Anisotropy of incommensurate spin and charge fluctuations in detwinnedYBa2Cu3O6+δ

Abstract

Motivated by a recent neutron scattering experiment on detwinned YBa$_2$Cu$_3$O$_{6+\delta}$ superconductor, we examine the frequency and doping dependence of the anisotropy in the spin and charge fluctuation arising from the coupling between the plane and the chain. Starting from the two-dimensional $t$-$t^{'}$-$J$ model and using the random-phase approximation (RPA), we find a pronounced anisotropy of the incommensurate (IC) peaks in the spin channel, namely the peak intensity at the $(\pi\pm\delta,\pi)$ direction is stronger than that at the $(\pi,\pi\pm\delta)$ direction in a wide frequency range from $\omega=0.2J$ to the resonance frequency $\omega_r=0.35J$. Above the resonance frequency, the IC peaks reemerge.
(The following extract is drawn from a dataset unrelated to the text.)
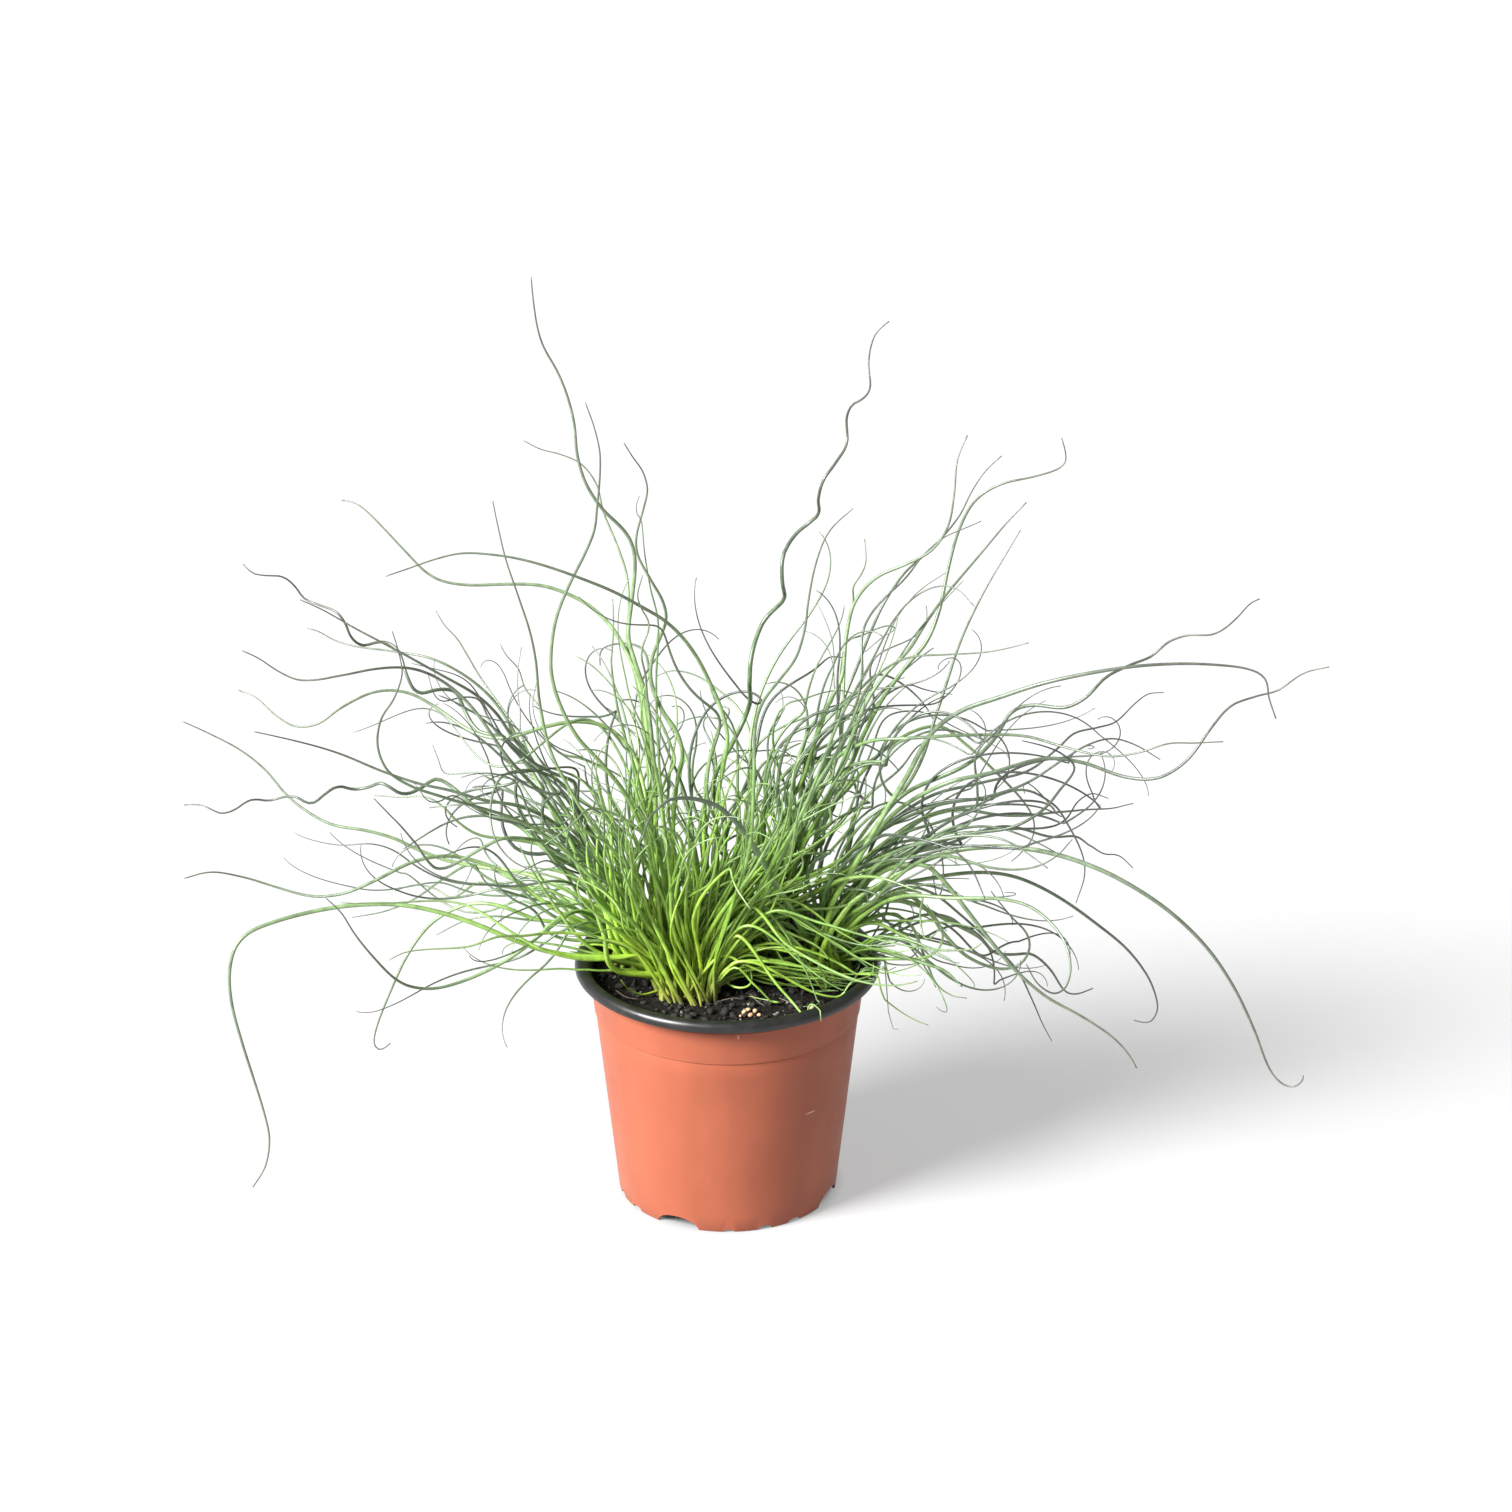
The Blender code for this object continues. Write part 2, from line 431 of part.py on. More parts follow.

Their intensities shift to the diagonal direction and no anisotropy exists along the two diagonal directions. We find that this anisotropy is robust with respect to the possible variation of the RPA correction factor and to the dopings. The charge fluctuation is also found to be incommensurate for all energies considered and peak at $(0,\delta)$ and $(\delta,0)$. An anisotropy in its IC peak intensity along the $k_x$ and the $k_y$ direction exists, but in sharp contrast to the spin channel, the maximum intensity of the IC peak is along the $k_y$ direction. Moreover, the IC peak in the charge channel exhibits an upward dispersion, in contrast to the downward dispersion below the spin resonance frequency for the spin IC peak. We explain these features based on the effect of the plane-chain coupling on the topology of the Fermi surface.